Wisdom Wednesday

🧘‍♀️ What Resting Taught Me

A digital illustration of a woman with shoulder-length black hair, wearing a black superhero costume with a purple “M” emblem, sitting cross-legged on a grassy riverbank at twilight. Her eyes are closed in peaceful reflection. A black cat with golden eyes and a white heart-shaped patch on its chest lies curled beside her. A droplet of water falls from a branch above into the calm stream, creating gentle ripples. The scene is bathed in soft purple and blue tones, evoking a tranquil, meditative atmosphere.

🌊 Learning to Let Go

Rest doesn’t come naturally to me. Like many people with ADHD, I’ve spent years pushing myself to “catch up,” afraid that stopping — even for a moment — meant I was falling behind. But during my recovery, I’ve had no choice but to slow down.

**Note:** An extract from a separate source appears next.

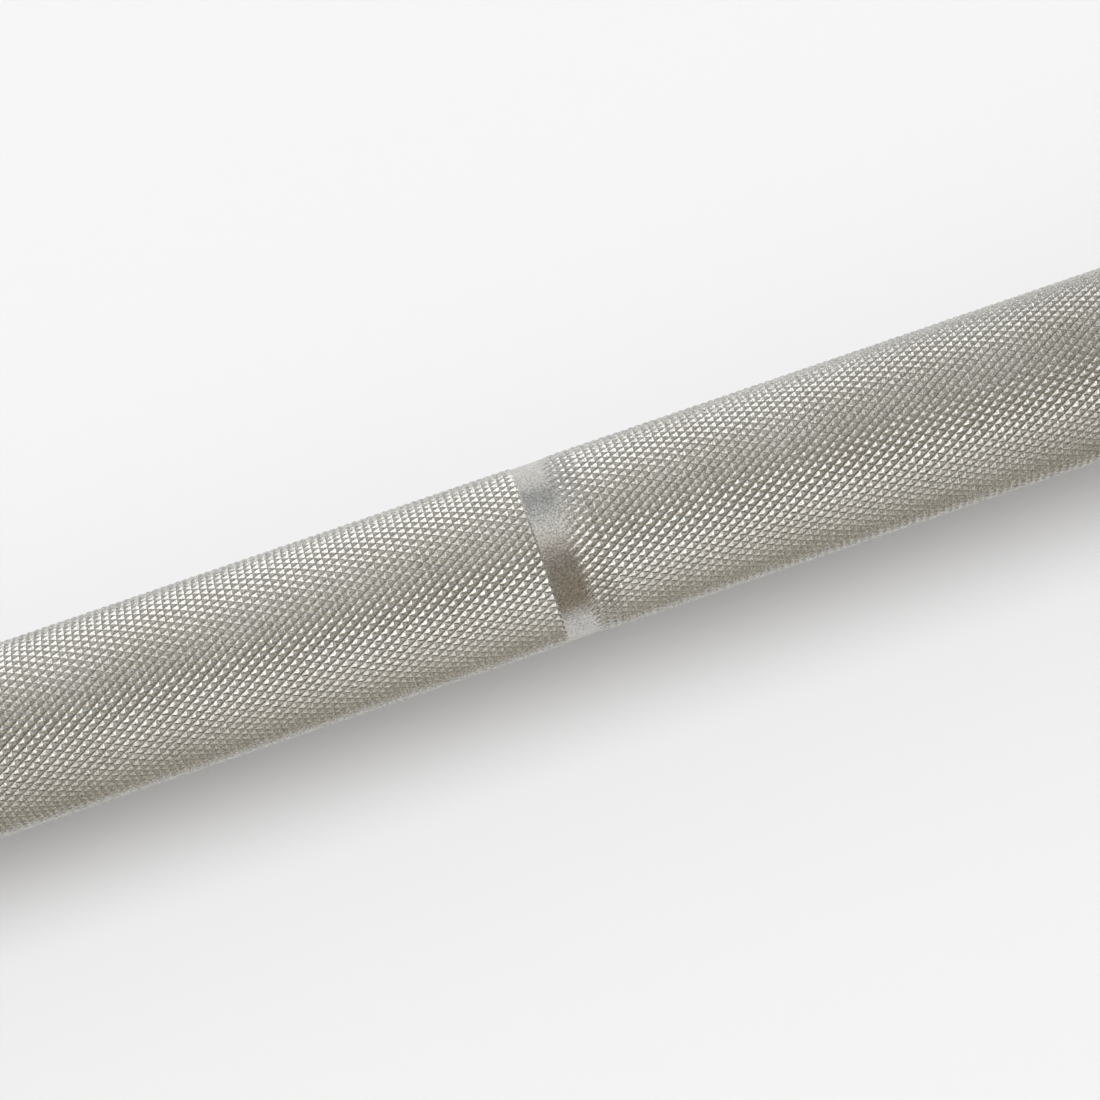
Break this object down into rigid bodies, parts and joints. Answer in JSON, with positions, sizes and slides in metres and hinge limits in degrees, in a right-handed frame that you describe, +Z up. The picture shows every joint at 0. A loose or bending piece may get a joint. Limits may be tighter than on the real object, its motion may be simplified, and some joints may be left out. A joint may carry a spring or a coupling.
{
  "type": "barbell",
  "caption": "Straight weightlifting bar: diamond-knurled steel shaft with smooth grip marks, and at each end a shoulder collar and a smooth sleeve that spins on bushings and needle bearings.",
  "frame": {"origin": "middle of the shaft, on the bar's axis", "axes": "+X along the bar, towards the right sleeve; +Z up; the bar is the same seen from either end"},
  "size_m": [2.2, 0.0858, 0.0858],
  "materials": {
    "shaft_steel": "diamond-knurled, satin hard chrome",
    "sleeve_chrome": "turned, satin hard chrome",
    "cap_steel": "fine turned, satin",
    "bushing_bronze": "sintered bronze, oiled",
    "bearing_steel": "ground and polished",
    "spring_steel": "black phosphate, oiled",
    "seal_rubber": "moulded, matt black"
  },
  "bodies": {
    "shaft": {"shaft": "shaft_steel", "right_inner_thrust_washer": "bearing_steel", "right_outer_thrust_washer": "bearing_steel", "right_shaft_circlip": "spring_steel", "left_inner_thrust_washer": "bearing_steel", "left_outer_thrust_washer": "bearing_steel", "left_shaft_circlip": "spring_steel"},
    "right_sleeve": {"right_sleeve": "sleeve_chrome", "right_collar": "sleeve_chrome", "right_dust_seal": "seal_rubber", "right_inner_bushing": "bushing_bronze", "right_outer_bushing": "bushing_bronze", "right_inner_bearing_cup": "bearing_steel", "right_outer_bearing_cup": "bearing_steel", "right_end_cap": "cap_steel", "right_end_cap_circlip": "spring_steel"},
    "right_inner_cage": {"right_inner_bearing_roller_cage": "bearing_steel"},
    "right_outer_cage": {"right_outer_bearing_roller_cage": "bearing_steel"},
    "left_sleeve": {"left_sleeve": "sleeve_chrome", "left_collar": "sleeve_chrome", "left_dust_seal": "seal_rubber", "left_inner_bushing": "bushing_bronze", "left_outer_bushing": "bushing_bronze", "left_inner_bearing_cup": "bearing_steel", "left_outer_bearing_cup": "bearing_steel", "left_end_cap": "cap_steel", "left_end_cap_circlip": "spring_steel"},
    "left_inner_cage": {"left_inner_bearing_roller_cage": "bearing_steel"},
    "left_outer_cage": {"left_outer_bearing_roller_cage": "bearing_steel"}
  },
  "joints": [
    {"name": "right_sleeve_spin", "type": "hinge", "parent": "shaft", "child": "right_sleeve", "pos_m": [0.8775, 0, 0], "axis": [1, 0, 0], "continuous": true},
    {"name": "right_inner_cage_spin", "type": "hinge", "parent": "shaft", "child": "right_inner_cage", "pos_m": [0.706, 0, 0], "axis": [1, 0, 0], "continuous": true},
    {"name": "right_outer_cage_spin", "type": "hinge", "parent": "shaft", "child": "right_outer_cage", "pos_m": [1.028, 0, 0], "axis": [1, 0, 0], "continuous": true},
    {"name": "left_sleeve_spin", "type": "hinge", "parent": "shaft", "child": "left_sleeve", "pos_m": [-0.8775, 0, 0], "axis": [1, 0, 0], "continuous": true},
    {"name": "left_inner_cage_spin", "type": "hinge", "parent": "shaft", "child": "left_inner_cage", "pos_m": [-0.706, 0, 0], "axis": [1, 0, 0], "continuous": true},
    {"name": "left_outer_cage_spin", "type": "hinge", "parent": "shaft", "child": "left_outer_cage", "pos_m": [-1.028, 0, 0], "axis": [1, 0, 0], "continuous": true}
  ],
  "couplings": [
    {"joint": "right_inner_cage_spin", "follows": "right_sleeve_spin", "ratio": 0.537},
    {"joint": "right_outer_cage_spin", "follows": "right_sleeve_spin", "ratio": 0.537},
    {"joint": "left_inner_cage_spin", "follows": "left_sleeve_spin", "ratio": 0.537},
    {"joint": "left_outer_cage_spin", "follows": "left_sleeve_spin", "ratio": 0.537}
  ]
}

And in that stillness, I began to hear something deeper: A quiet voice that didn’t scold or rush — it simply invited me to let go.

That voice reminded me of a card from my beloved Osho Zen Tarot deck:

Letting Go — the image of a droplet falling from a leaf, serene and inevitable.
It doesn’t cling. It surrenders.

That card often returns to me in times like this, whispering a truth I’m still learning: Rest is not weakness. It is a sacred part of transformation.


🛌 What My Body Already Knew

Through pain and healing, my body has been asking for what my mind often ignores:

When I stop doing, I start being. And in that being, I’ve found that rest isn’t a pause in progress — it’s the soil where growth takes root.

Sometimes wisdom doesn’t roar. It sighs.


🌿 Osho’s Wisdom on Rest

Osho wrote beautifully about rest — not as a chore, but as a return to our true nature:

“Don’t just do something, sit there.”
— Osho

That paradox is the lesson: in stillness, we find depth. In doing less, we feel more.

Osho taught that we are not separate from nature — and just as the moon waxes and wanes, so must we. Pushing through exhaustion is not noble. Listening to it is.


🐾 Diana’s Peaceful Presence

As always, Diana models this perfectly. She stretches into the sun, closes her eyes, and trusts that everything will happen in its time. She doesn’t worry about missing out. She simply is.

I’m learning to follow her lead — to embrace the nap, the quiet, the nothingness. And somehow, in doing so, I find more of myself.


💬 Final Thought

Rest has taught me that life doesn’t always need my intervention.

Sometimes, the best thing I can do is surrender to the moment, like the droplet in the tarot card. To let go. To float. And to trust that everything I need will rise to meet me when I’m ready.